Describing this process, Paul, who was being held prisoner in Rome at the time, explained, “He [God, the Father] has delivered us from the power of darkness and conveyed us into the kingdom of the Son of His love” (Colossians 1:13). So there is a sense of us being symbolically “conveyed,” “translated” (King James Version) or “transferred” (English Standard Version) into the Kingdom when we commit our lives to God and begin living as He instructs.
Our primary allegiance is transferred from all kingdoms of this world to God’s Kingdom. We are then subject to different laws (God’s laws) and belong to a different community (the Church of God).
The Holy Spirit helps us obey God’s laws. This spirit “of power and of love and of a sound mind” (2 Timothy 1:7) gives us the ability to live by God’s laws even though we are still human with human weaknesses. Those who are led by the Spirit of God are called the “sons of God” (Romans 8:14). This same spirit empowers the Church to fulfill its commission. In this sense, we have the opportunity to taste or experience “the powers of the age to come” (Hebrews 6:4-5).

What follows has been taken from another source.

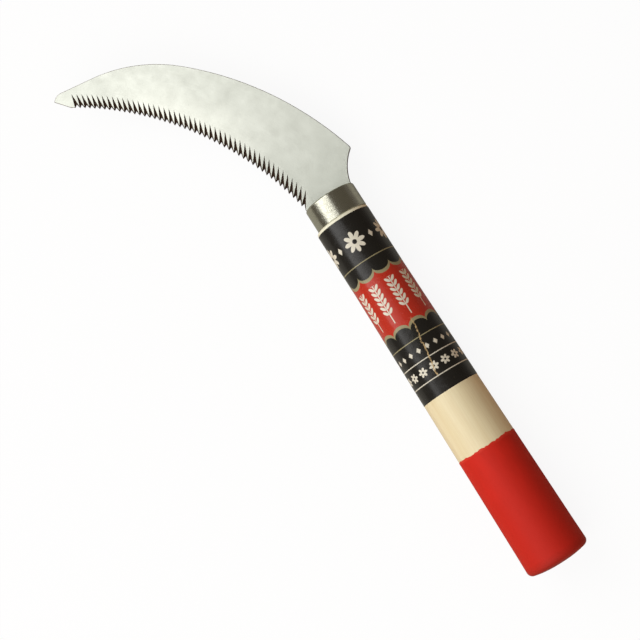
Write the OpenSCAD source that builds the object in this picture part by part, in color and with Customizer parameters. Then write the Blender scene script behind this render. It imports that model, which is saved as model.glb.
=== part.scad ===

Even though the Bible speaks of our “citizenship” as being in heaven after we are baptized (Philippians 3:20), in order to enter the Kingdom of God, humans must be changed from flesh and blood into spirit, from mortal into immortal, at Jesus’ second coming (1 Corinthians 15:50-53; Hebrews 9:28). When the Kingdom of God comes to earth, it will rule over all the “kingdoms of this world” (Revelation 11:15).
Unfortunately, in reading Jesus’ statement that “the kingdom of God is within you,” many have mistakenly limited the Kingdom of God to a philosophical perspective or a way of thinking. In reality, the coming Kingdom of God is far more than what is in the hearts and minds of Jesus’ followers. In fact, it is the Kingdom that God’s faithful elect will enter at Christ’s return and that will be established here on earth.